Begin

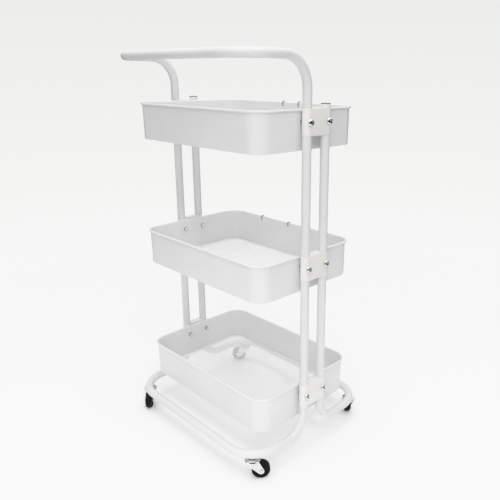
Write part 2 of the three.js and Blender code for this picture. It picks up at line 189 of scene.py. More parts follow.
CHEEK_SKIRT = 4               # depth of the cheek's straight front edge
CHEEK_END_R = 7               # round end at the axle
CHANNEL_REACH = (-30, 40)     # longer than the cheeks are, both ways
AXLE_R = 2.5
AXLE_HOLE_R = 3
AXLE_HEAD_R = 4.2
AXLE_CROWN_R = 2.6
AXLE_DIMPLE_R = 1.2
AXLE_DIMPLE_FLOOR_R = 0.9
AXLE_HEAD_EDGE = 0.8          # heights of the head's edge, crown, top and dimple above the cheek
AXLE_HEAD_CROWN = 1.4
AXLE_HEAD_TOP = 1.5
AXLE_HEAD_DIMPLE = 1.1
HUB_HALF_WIDTH = 8.6
HUB_R = 6.6
HUB_FOOT_R = 7.2
HUB_FOOT_HALF_WIDTH = 6
DISH_R = 12.6
DISH_HALF_WIDTH = 5.6
TYRE_INNER_R = 13.3
TYRE_HALF_WIDTH = 7.2
TREAD_HALF_WIDTH = 5.2
SHOULDER = 1.5                # the tyre's sides end this far inside its tread


# ---- Where things are, from the frame ----

def box_mm(node):
    low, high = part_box(node)
    return low / MM, high / MM


TRAY_HIGH = {tier: box_mm(f"tray_wall_{tier}")[1] for tier in TIERS}
RIM_Z = {tier: TRAY_HIGH[tier].z for tier in TIERS}
RIM_HALF_X = TRAY_HIGH["top"].x
RIM_HALF_Y = TRAY_HIGH["top"].y
POST_LOW, POST_HIGH = box_mm("upper_tube_back_right")
POST_X = (POST_LOW.x + POST_HIGH.x) / 2
POST_Y = (POST_LOW.y + POST_HIGH.y) / 2
JOINTS = {joint["name"]: joint for joint in frame["joints"]}


# ---- Shape helpers ----

AXIS_R = 0.01                 # radius of the small flat that closes a turned piece on its axis
QUARTERS = ((1, 1), (-1, 1), (-1, -1), (1, -1))
DOME_ANGLES = tuple(math.radians(a) for a in (10, 30, 50, 70))


def arc_points(centre, radius, start, turn, steps):
    """Points on a flat arc, with both of its ends."""
    angles = [start + turn * i / steps for i in range(steps + 1)]
    return [(centre[0] + radius * math.cos(a), centre[1] + radius * math.sin(a)) for a in angles]


def rounded(corners, steps=5, closed=True):
    """A flat outline from (u, v, radius) corners, with each corner rounded to its radius."""
    outline = []
    count = len(corners)
    for i, (u, v, radius) in enumerate(corners):
        here = Vector((u, v))
        if radius == 0 or (not closed and i in (0, count - 1)):
            outline.append((u, v))
            continue
        before = (Vector(corners[i - 1][:2]) - here).normalized()
        after = (Vector(corners[(i + 1) % count][:2]) - here).normalized()
        half = before.angle(after) / 2
        reach = radius / math.tan(half)
        centre = here + (before + after).normalized() * (radius / math.sin(half))
        first = here + before * reach - centre
        last = here + after * reach - centre
        turn = math.atan2(first.cross(last), first.dot(last))
        start = math.atan2(first.y, first.x)
        outline += arc_points(centre, radius, start, turn, steps)
    return outline


def filleted_path(corners, radii):
    """Points along a line through corners, with a fillet of its own radius at each inner corner."""
    path = [Vector(corners[0])]
    for i, radius in enumerate(radii, start=1):
        corner = Vector(corners[i])
        into = (corner - Vector(corners[i - 1])).normalized()
        out = (Vector(corners[i + 1]) - corner).normalized()
        turn = into.angle(out)
        start = corner - into * (radius * math.tan(turn / 2))
        across = (out - into * into.dot(out)).normalized()
        steps = max(4, round(turn / TURN_STEP))
        for step in range(steps + 1):
            angle = turn * step / steps
            onward = into * (radius * math.sin(angle))
            sideways = across * (radius * (1 - math.cos(angle)))
            path.append(start + onward + sideways)
    path.append(Vector(corners[-1]))
    return path


def path_frames(path):
    """Two directions across the path at each of its points, turned as little as possible between them."""
    tangents = []
    for i in range(len(path)):
        behind = path[max(i - 1, 0)]
        ahead = path[min(i + 1, len(path) - 1)]
        tangents.append((ahead - behind).normalized())
    side = tangents[0].orthogonal().normalized()
    frames = []
    for tangent in tangents:
        side = (side - tangent * side.dot(tangent)).normalized()
        frames.append((side, tangent.cross(side)))
    return frames


class Shell:
    """Vertices and faces, in millimetres."""

    def __init__(self):
        self.verts = []
        self.faces = []

    def rings(self, rings, loop=False):
        """Joins rings of points in turn. A loop meets its own start, otherwise both ends are filled."""
        start = len(self.verts)
        count = len(rings[0])
        for ring in rings:
            self.verts.extend(ring)
        for i in range(len(rings) if loop else len(rings) - 1):
            here = start + i * count
            there = start + (i + 1) % len(rings) * count
            for j in range(count):
                k = (j + 1) % count
                self.faces.append((here + j, here + k, there + k, there + j))
        if not loop:
            last = start + (len(rings) - 1) * count
            self.faces.append(tuple(range(start, start + count)))
            self.faces.append(tuple(range(last, last + count)))
        return self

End

### Task description
Reproduce the listing above verbatim, from first line to last.

### Task response
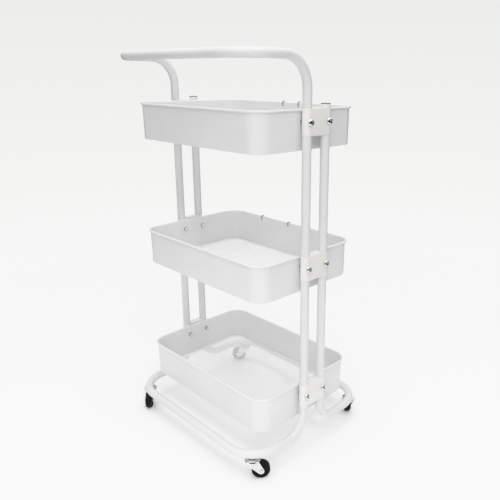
Write part 2 of the three.js and Blender code for this picture. It picks up at line 189 of scene.py. More parts follow.
CHEEK_SKIRT = 4               # depth of the cheek's straight front edge
CHEEK_END_R = 7               # round end at the axle
CHANNEL_REACH = (-30, 40)     # longer than the cheeks are, both ways
AXLE_R = 2.5
AXLE_HOLE_R = 3
AXLE_HEAD_R = 4.2
AXLE_CROWN_R = 2.6
AXLE_DIMPLE_R = 1.2
AXLE_DIMPLE_FLOOR_R = 0.9
AXLE_HEAD_EDGE = 0.8          # heights of the head's edge, crown, top and dimple above the cheek
AXLE_HEAD_CROWN = 1.4
AXLE_HEAD_TOP = 1.5
AXLE_HEAD_DIMPLE = 1.1
HUB_HALF_WIDTH = 8.6
HUB_R = 6.6
HUB_FOOT_R = 7.2
HUB_FOOT_HALF_WIDTH = 6
DISH_R = 12.6
DISH_HALF_WIDTH = 5.6
TYRE_INNER_R = 13.3
TYRE_HALF_WIDTH = 7.2
TREAD_HALF_WIDTH = 5.2
SHOULDER = 1.5                # the tyre's sides end this far inside its tread


# ---- Where things are, from the frame ----

def box_mm(node):
    low, high = part_box(node)
    return low / MM, high / MM


TRAY_HIGH = {tier: box_mm(f"tray_wall_{tier}")[1] for tier in TIERS}
RIM_Z = {tier: TRAY_HIGH[tier].z for tier in TIERS}
RIM_HALF_X = TRAY_HIGH["top"].x
RIM_HALF_Y = TRAY_HIGH["top"].y
POST_LOW, POST_HIGH = box_mm("upper_tube_back_right")
POST_X = (POST_LOW.x + POST_HIGH.x) / 2
POST_Y = (POST_LOW.y + POST_HIGH.y) / 2
JOINTS = {joint["name"]: joint for joint in frame["joints"]}


# ---- Shape helpers ----

AXIS_R = 0.01                 # radius of the small flat that closes a turned piece on its axis
QUARTERS = ((1, 1), (-1, 1), (-1, -1), (1, -1))
DOME_ANGLES = tuple(math.radians(a) for a in (10, 30, 50, 70))


def arc_points(centre, radius, start, turn, steps):
    """Points on a flat arc, with both of its ends."""
    angles = [start + turn * i / steps for i in range(steps + 1)]
    return [(centre[0] + radius * math.cos(a), centre[1] + radius * math.sin(a)) for a in angles]


def rounded(corners, steps=5, closed=True):
    """A flat outline from (u, v, radius) corners, with each corner rounded to its radius."""
    outline = []
    count = len(corners)
    for i, (u, v, radius) in enumerate(corners):
        here = Vector((u, v))
        if radius == 0 or (not closed and i in (0, count - 1)):
            outline.append((u, v))
            continue
        before = (Vector(corners[i - 1][:2]) - here).normalized()
        after = (Vector(corners[(i + 1) % count][:2]) - here).normalized()
        half = before.angle(after) / 2
        reach = radius / math.tan(half)
        centre = here + (before + after).normalized() * (radius / math.sin(half))
        first = here + before * reach - centre
        last = here + after * reach - centre
        turn = math.atan2(first.cross(last), first.dot(last))
        start = math.atan2(first.y, first.x)
        outline += arc_points(centre, radius, start, turn, steps)
    return outline


def filleted_path(corners, radii):
    """Points along a line through corners, with a fillet of its own radius at each inner corner."""
    path = [Vector(corners[0])]
    for i, radius in enumerate(radii, start=1):
        corner = Vector(corners[i])
        into = (corner - Vector(corners[i - 1])).normalized()
        out = (Vector(corners[i + 1]) - corner).normalized()
        turn = into.angle(out)
        start = corner - into * (radius * math.tan(turn / 2))
        across = (out - into * into.dot(out)).normalized()
        steps = max(4, round(turn / TURN_STEP))
        for step in range(steps + 1):
            angle = turn * step / steps
            onward = into * (radius * math.sin(angle))
            sideways = across * (radius * (1 - math.cos(angle)))
            path.append(start + onward + sideways)
    path.append(Vector(corners[-1]))
    return path


def path_frames(path):
    """Two directions across the path at each of its points, turned as little as possible between them."""
    tangents = []
    for i in range(len(path)):
        behind = path[max(i - 1, 0)]
        ahead = path[min(i + 1, len(path) - 1)]
        tangents.append((ahead - behind).normalized())
    side = tangents[0].orthogonal().normalized()
    frames = []
    for tangent in tangents:
        side = (side - tangent * side.dot(tangent)).normalized()
        frames.append((side, tangent.cross(side)))
    return frames


class Shell:
    """Vertices and faces, in millimetres."""

    def __init__(self):
        self.verts = []
        self.faces = []

    def rings(self, rings, loop=False):
        """Joins rings of points in turn. A loop meets its own start, otherwise both ends are filled."""
        start = len(self.verts)
        count = len(rings[0])
        for ring in rings:
            self.verts.extend(ring)
        for i in range(len(rings) if loop else len(rings) - 1):
            here = start + i * count
            there = start + (i + 1) % len(rings) * count
            for j in range(count):
                k = (j + 1) % count
                self.faces.append((here + j, here + k, there + k, there + j))
        if not loop:
            last = start + (len(rings) - 1) * count
            self.faces.append(tuple(range(start, start + count)))
            self.faces.append(tuple(range(last, last + count)))
        return self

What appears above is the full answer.